Q1 is all about setting a tone for what cultural artifacts will follow it. It’s a yearly entry point for DIY spaces, the proverbial mainstream and whatever projects can, effectively, shorten the gap between the two. In 2024, that mantle was taken up by Mk.gee’s Two Star & the Dream Police. In 2025, I’d wager it’s Oklou’s choke enough, an impressively-PC Music-adjacent, 13-track debut sweetened by impressionistic, textured electro-pop. Oklou’s ties to the London label NUXXE and her genre-agnostic approach to internet-influenced trip-hop and future-facing sophisti-pop have made her a radically lovable steward of polyphonous composition. And, all the while, she preserves an impressive amount of privacy, showing face in the context of her work instead of lingering in interview pull-quotes or zeitgeist-clutching self-promotion. Swedish rapper Bladee is similar in that regard, and he shows up on “take me by the hand,” mumbling through digitized vocal mutations and effortlessly blending the motif of his own Drain Gang patois into Oklou’s.
But what we do know about Oklou, the “OK, Lou”-pronounced mononym of Poitiers-born musician Marylou Mayniel, is that she grew up classically trained in piano and cello. She was a choir kid. But at home, her interests were less academic; she listened to, at the behest of her brother, Dälek, Agoria and Gorillaz. She told Dazed that Massive Attack offered influence, too. I’d bet Oklou’s hard-drive is full of Frou Frou (I mean, just look at that album cover!) and Mort Garson references. She’s been traipsing around Paris for the better part of 10 years, first making a fuss with an EP called Avril, released under the moniker Loumar in 2014. In 2015, she turned towards the Oklou stage name for the first time on a self-released EP, First Tape.
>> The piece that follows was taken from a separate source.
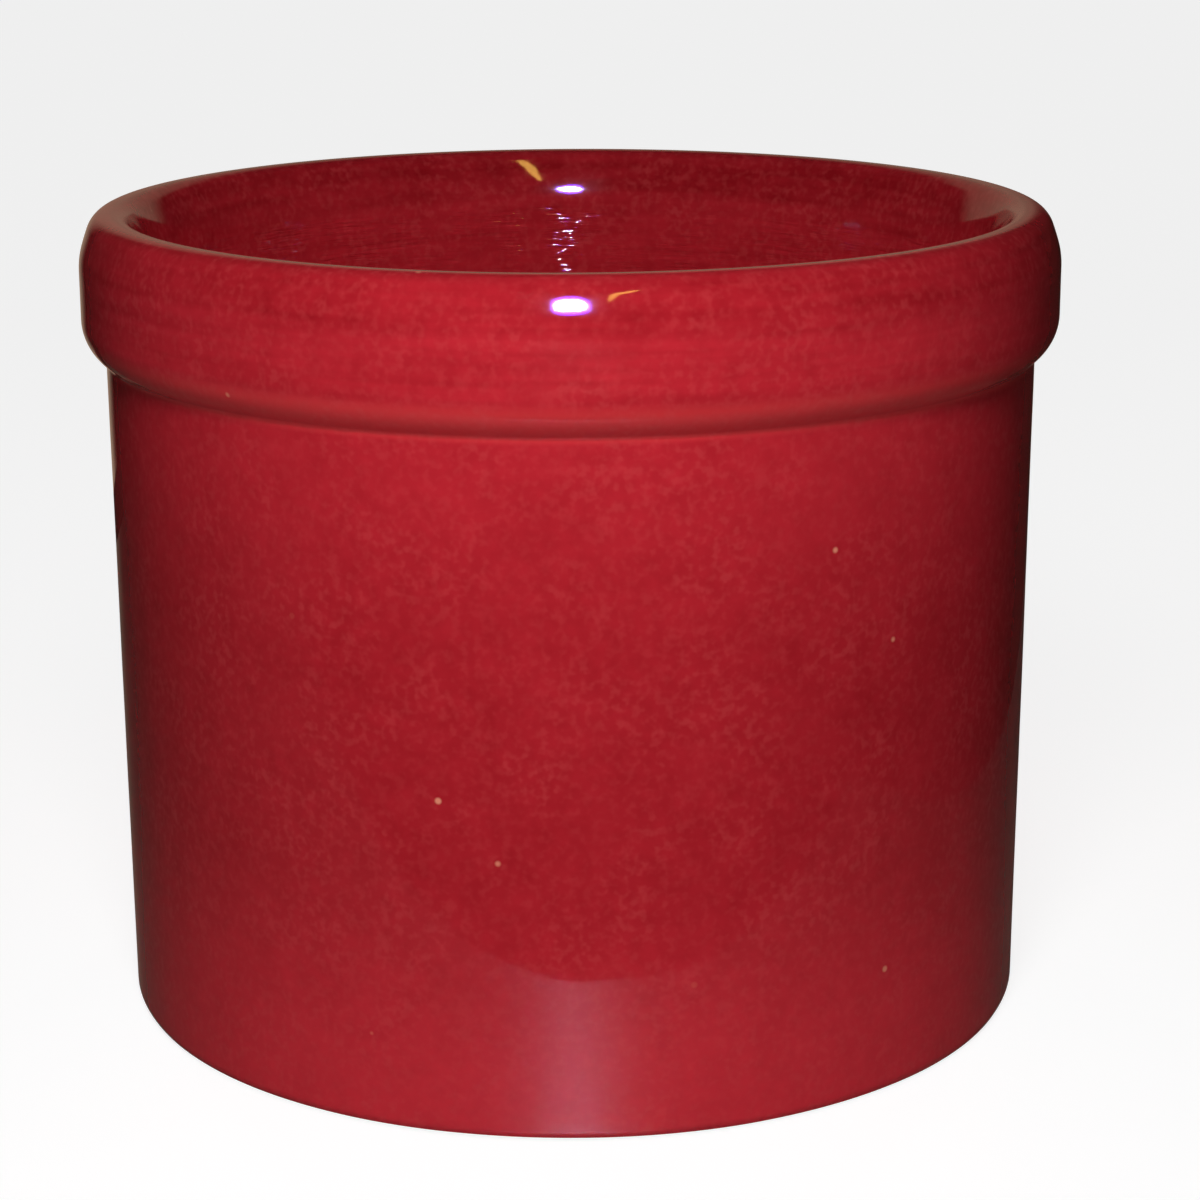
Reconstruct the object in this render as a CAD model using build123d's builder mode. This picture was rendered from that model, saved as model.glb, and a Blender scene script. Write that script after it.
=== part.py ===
"""A short, wide utensil crock in red-glazed stoneware, standing on its foot ring.

The fired clay body is one piece: floor, straight wall, thick rolled collar and foot ring.
Three separate coats of glassy glaze are fused to it: one outside, one inside and one under
the floor. The foot ring and a narrow line beside it stay bare, so that the crock doesn't
stick to the kiln shelf.

Millimetres, +Z up. The origin is on the axis, on the surface that the crock stands on.
Every section is drawn to the right of the axis and turned through a full circle. Sizes are
taken on the glazed surface, and the clay lies one coat's thickness below it.
"""

import math
import os

from build123d import *

# Body: a nearly straight wall, measured just under the collar, and a flat floor
height = 147.0
body_radius = 84.8
base_taper = 0.8
wall_thickness = 8.3
floor_thickness = 7.5
floor_corner_radius = 9.0

# Rolled collar
collar_overhang = 4.2
collar_height = 26.0

# Rim: bends that run on from each other, from the narrow flat on top down to each straight face.
# A bend is its radius, as a multiple of the first bend's, and its turn in degrees. Outside, a
# shoulder leads to a gentle bevel and a brow. Inside, a lip leads to the flare of the mouth.
shoulder_share = 0.45
shoulder_bends = ((1.0, 69.6), (14.15, 3.0), (3.3, 17.4))
lip_share = 0.486
lip_bends = ((1.0, 64.0), (10.16, 26.0))

# Underside of the collar, and the hollow corner where it meets the wall
underside_radius = 8.5
junction_radius = 1.2

# Foot ring, and the recess inside it
base_edge_radius = 2.5
foot_width = 7.0
foot_chamfer = 0.5
recess_depth = 3.0
recess_corner_share = 0.4

# Glaze coats, and the share of the height beside the foot that they leave bare
glaze_thickness = 0.5
bare_share = 0.4

# Places along the wall and the collar
collar_radius = body_radius + collar_overhang
bore_radius = body_radius - wall_thickness
base_radius = body_radius - base_taper
floor_level = recess_depth + floor_thickness
underside_centre = collar_radius - underside_radius
underside_rise = math.sqrt(underside_radius**2 - (body_radius - underside_centre) ** 2)
underside_level = height - collar_height + underside_rise

# Places around the rim
rim_width = collar_radius - bore_radius
shoulder_radius = collar_radius - shoulder_share * rim_width
lip_radius = bore_radius + lip_share * rim_width
crest_radius = (shoulder_radius + lip_radius) / 2

# Places around the foot
foot_outer_radius = base_radius - base_edge_radius
foot_inner_radius = foot_outer_radius - foot_width
edge_level = base_edge_radius - glaze_thickness
recess_corner_radius = recess_corner_share * recess_depth
recess_corner_level = recess_depth - recess_corner_radius

full_turn = 360.0
quarter_turn = full_turn / 4


def bend_radii(bends, width):
    """The radius of each bend of a rim, so that together they reach a width outward."""
    reach = 0
    turned = 0
    for ratio, turn in bends:
        start = math.radians(turned)
        turned += turn
        reach += ratio * (math.sin(math.radians(turned)) - math.sin(start))
    return [ratio * width / reach for ratio, turn in bends]


def draw_rim(skin, start_radius, bends, width, side):
    """The bends from the crest to one side, outward at side 1 and inward at side -1."""
    start = (start_radius, height - skin)
    heading = (side, 0)
    for (ratio, turn), radius in zip(bends, bend_radii(bends, width)):
        bend = JernArc(start, heading, radius - skin, -side * turn)
        start = bend @ 1
        heading = bend % 1
    return start


def wall_top(skin):
    """Where the wall meets the collar's underside, skin below the glazed surface."""
    radius = body_radius - skin
    rise = math.sqrt((underside_radius - skin) ** 2 - (radius - underside_centre) ** 2)
    return radius, underside_level - rise


def draw_outside(skin):
    """The outside, from the bottom of the wall up to the crest."""
    arc_radius = underside_radius - skin
    turn = math.degrees(math.acos((wall_top(skin)[0] - underside_centre) / arc_radius))
    Line((base_radius - skin, edge_level), wall_top(skin))
    CenterArc((underside_centre, underside_level), arc_radius, -turn, turn)
    face_top = draw_rim(skin, shoulder_radius, shoulder_bends, collar_radius - shoulder_radius, 1)
    Line((collar_radius - skin, underside_level), face_top)
    Line((shoulder_radius, height - skin), (crest_radius, height - skin))


def draw_base_edge(skin, end_share):
    """The rounded bottom edge of the wall, down to a share of its height."""
    radius = base_edge_radius - skin
    turn = math.degrees(math.asin((1 - end_share) * edge_level / radius))
    return CenterArc((foot_outer_radius, edge_level), radius, -turn, turn) @ 0


def draw_inside(skin):
    """The inside, from the crest over the lip, down the wall and in to the axis."""
    corner_level = floor_level + floor_corner_radius
    flat_radius = bore_radius - floor_corner_radius
    Line((crest_radius, height - skin), (lip_radius, height - skin))
    bore_top = draw_rim(skin, lip_radius, lip_bends, lip_radius - bore_radius, -1)
    Line(bore_top, (bore_radius + skin, corner_level))
    CenterArc((flat_radius, corner_level), floor_corner_radius + skin, 0, -quarter_turn)
    Line((flat_radius, floor_level - skin), (0, floor_level - skin))
    return bore_top


def draw_recess(skin, end_level):
    """The recess under the floor, from the axis out to its wall and down to a level."""
    wall_radius = foot_inner_radius - glaze_thickness + skin
    corner_radius = recess_corner_radius + skin
    flat_radius = wall_radius - corner_radius
    end = (wall_radius, end_level)
    Line((0, recess_depth + skin), (flat_radius, recess_depth + skin))
    CenterArc((flat_radius, recess_corner_level), corner_radius, quarter_turn, -quarter_turn)
    Line((wall_radius, recess_corner_level), end)
    return end


def round_junction(section, skin):
    """Rounds the hollow corner under the collar in a section's outline."""
    corner = section.vertices().sort_by_distance(wall_top(skin))[0]
    fillet(corner, junction_radius + skin)


# Fired clay body: floor, wall, collar and foot ring in one piece
with BuildPart() as stoneware_body:
    with BuildSketch(Plane.XZ) as clay_section:
        with BuildLine():
            draw_outside(glaze_thickness)
            draw_inside(glaze_thickness)
            draw_base_edge(glaze_thickness, 0)
            recess_end = draw_recess(glaze_thickness, foot_chamfer)
            Polyline(recess_end, (foot_inner_radius + foot_chamfer, 0), (foot_outer_radius, 0))
            Line((0, recess_depth + glaze_thickness), (0, floor_level - glaze_thickness))
        make_face()
        round_junction(clay_section, glaze_thickness)
    revolve(axis=Axis.Z)
stoneware_body.part.label = "stoneware_body"

# Outer glaze: from the bare line above the foot, up the wall and the collar to the crest
with BuildPart() as outer_glaze:
    with BuildSketch(Plane.XZ) as outer_section:
        with BuildLine():
            draw_outside(0)
            draw_outside(glaze_thickness)
            Line(draw_base_edge(0, bare_share), draw_base_edge(glaze_thickness, bare_share))
            Line((crest_radius, height), (crest_radius, height - glaze_thickness))
        make_face()
        round_junction(outer_section, 0)
        round_junction(outer_section, glaze_thickness)
    revolve(axis=Axis.Z)
outer_glaze.part.label = "outer_glaze"

# Inner glaze: from the crest over the lip, down the wall and across the floor
with BuildPart() as inner_glaze:
    with BuildSketch(Plane.XZ):
        with BuildLine():
            mouth = draw_inside(0)
            draw_inside(glaze_thickness)
            Line((crest_radius, height), (crest_radius, height - glaze_thickness))
            Line((0, floor_level), (0, floor_level - glaze_thickness))
        make_face()
    revolve(axis=Axis.Z)
inner_glaze.part.label = "inner_glaze"

# Underside glaze: lines the recess, and stops short of the foot ring's face
recess_glaze_level = bare_share * recess_corner_level
with BuildPart() as underside_glaze:
    with BuildSketch(Plane.XZ):
        with BuildLine():
            surface_end = draw_recess(0, recess_glaze_level)
            clay_end = draw_recess(glaze_thickness, recess_glaze_level)
            Line(surface_end, clay_end)
            Line((0, recess_depth), (0, recess_depth + glaze_thickness))
        make_face()
    revolve(axis=Axis.Z)
underside_glaze.part.label = "underside_glaze"

os.makedirs("parts", exist_ok=True)
export_step(stoneware_body.part, "parts/stoneware_body.step")
export_step(outer_glaze.part, "parts/outer_glaze.step")
export_step(inner_glaze.part, "parts/inner_glaze.step")
export_step(underside_glaze.part, "parts/underside_glaze.step")

for piece in (stoneware_body, outer_glaze, inner_glaze, underside_glaze):
    box = piece.part.bounding_box()
    print(f"{piece.part.label}: {piece.part.volume:.0f} mm3, {box.min} to {box.max}")
print(f"mouth: radius {bore_radius:.2f}, straight from {floor_level + floor_corner_radius:.2f}")
print(f"mouth: to {mouth.Y:.2f}, floor at {floor_level:.2f}")
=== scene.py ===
import math

import bmesh
import bpy
from mathutils import Matrix, Vector, noise


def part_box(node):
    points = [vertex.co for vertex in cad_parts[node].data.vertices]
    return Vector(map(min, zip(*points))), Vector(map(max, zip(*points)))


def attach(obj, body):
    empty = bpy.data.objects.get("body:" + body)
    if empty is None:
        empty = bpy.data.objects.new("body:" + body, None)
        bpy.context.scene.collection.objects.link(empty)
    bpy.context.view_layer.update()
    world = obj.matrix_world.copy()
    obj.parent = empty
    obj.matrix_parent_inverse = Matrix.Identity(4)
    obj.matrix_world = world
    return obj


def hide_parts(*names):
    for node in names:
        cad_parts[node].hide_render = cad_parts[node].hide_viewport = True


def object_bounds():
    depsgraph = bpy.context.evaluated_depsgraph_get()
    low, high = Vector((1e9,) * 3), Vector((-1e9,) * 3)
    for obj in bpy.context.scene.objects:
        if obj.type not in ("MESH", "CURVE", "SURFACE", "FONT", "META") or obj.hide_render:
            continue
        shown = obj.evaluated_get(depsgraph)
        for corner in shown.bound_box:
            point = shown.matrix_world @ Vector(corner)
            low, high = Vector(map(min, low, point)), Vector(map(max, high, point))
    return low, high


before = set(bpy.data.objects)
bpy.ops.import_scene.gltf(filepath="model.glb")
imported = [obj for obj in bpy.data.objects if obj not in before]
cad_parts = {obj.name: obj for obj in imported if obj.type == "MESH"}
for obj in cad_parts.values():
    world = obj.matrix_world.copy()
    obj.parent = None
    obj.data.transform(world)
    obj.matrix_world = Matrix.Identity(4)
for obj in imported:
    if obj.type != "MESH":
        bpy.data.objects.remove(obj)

cad_low, cad_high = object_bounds()

# The clay body: floor, wall, collar and foot ring of buff stoneware, formed and fired as one piece.
# Glaze covers nearly all of it. Bare clay shows only on the foot ring and in the line above it,
# where the glaze was wiped off before the firing so that the crock doesn't stick to the shelf.
clay_pale = (0.56, 0.43, 0.30, 1.0)
clay_toasted = (0.36, 0.22, 0.12, 1.0)
clay_iron = (0.10, 0.045, 0.02, 1.0)
clay_grain_size = 0.0008
clay_cloud_size = 0.012
clay_fleck_size = 0.0035
clay_toast_range = (0.12, 0.4)
clay_fleck_range = (0.68, 0.72)
clay_roughness = 0.85
clay_relief_depth = 0.0002
clay_relief_strength = 0.6


def add_node(tree, kind, inputs=(), **settings):
    """A node with its settings. An input is a value, or the socket that feeds it."""
    node = tree.nodes.new(kind)
    for name, value in settings.items():
        setattr(node, name, value)
    for key, value in dict(inputs).items():
        if isinstance(value, bpy.types.NodeSocket):
            tree.links.new(value, node.inputs[key])
        else:
            node.inputs[key].default_value = value
    return node


def add_math(tree, operation, *values):
    """The output of a Math node."""
    node = add_node(tree, "ShaderNodeMath", dict(enumerate(values)), operation=operation)
    return node.outputs["Value"]


def add_noise(tree, place, size, detail=2.0):
    """A noise between 0 and 1, about 0.5, with lumps of a size in metres."""
    inputs = {"Vector": place, "Scale": 1 / size, "Detail": detail}
    return add_node(tree, "ShaderNodeTexNoise", inputs).outputs["Fac"]


def add_range(tree, value, low, high, to_low=0.0, to_high=1.0):
    """A value eased from one range to another, and held at its ends."""
    inputs = {"Value": value, "From Min": low, "From Max": high, "To Min": to_low, "To Max": to_high}
    node = add_node(tree, "ShaderNodeMapRange", inputs, interpolation_type="SMOOTHSTEP")
    return node.outputs["Result"]


def add_mix(tree, share, first, second):
    """One colour turning into another."""
    inputs = {"Fac": share, "Color1": first, "Color2": second}
    return add_node(tree, "ShaderNodeMixRGB", inputs).outputs["Color"]


def new_material(name, inputs=()):
    """A material whose Principled shader has these inputs, and is wired to its output."""
    material = bpy.data.materials.new(name)
    material.use_nodes = True
    tree = material.node_tree
    tree.nodes.clear()
    shader = add_node(tree, "ShaderNodeBsdfPrincipled", inputs)
    add_node(tree, "ShaderNodeOutputMaterial", {"Surface": shader.outputs["BSDF"]})
    return material, tree, shader


def add_relief(tree, shader, raised, strength, depth):
    """Relief on a shader, where raised is a height in multiples of a depth in metres."""
    bump = add_node(tree, "ShaderNodeBump", {"Height": raised, "Strength": strength, "Distance": depth})
    tree.links.new(bump.outputs["Normal"], shader.inputs["Normal"])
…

She, Miley Serious, DJ Ouai and Carin Kelly co-founded the female DJ collective TGAF (These Girls Are on Fiyah) and took up a residency doing weekly shows on the French electronic station PIIAF. While TGAF disbanded in 2018, it’s obvious that Mayniel found a knack for curation in the company of her counterparts.
Since First Tape, Oklou has found community with like-minded artists such as Sega Bodega, Coucou Chloe and Bok Bok, among other fixtures in the European club scene. And while she never scales the same heights or volumes as someone like Shygirl, the prize in Oklou’s catalog, her first mixtape Galore—which she put out in September 2020—sequenced collabs with GRADES, Zero and EASYFUN into tapestries of her own heady, plucky and looping eloquence. “god’s chariots” was a standout four years ago, as were “fall” and “rosebud,” tracks without capitalization but full of blissful, complicated instrumentals that never fell off-balance, all of which helped turn Mayniel into something of an underground best-kept-secret. Her command on pop’s idiom further tightened thanks to her remixes of Dua Lipa’s “Fever” and Caroline Polachek’s “Door,” but the strain of sublime she operates out of on choke enough is the kind of avant-gardism Erika de Casier and ML Buch fans have recently been salivating over. Hell, she’s only a few seconds of chaos away from summoning the uptempo charms of Hyd or Planet 1999, and the underscores-accompanying “harvest sky” nearly gets there.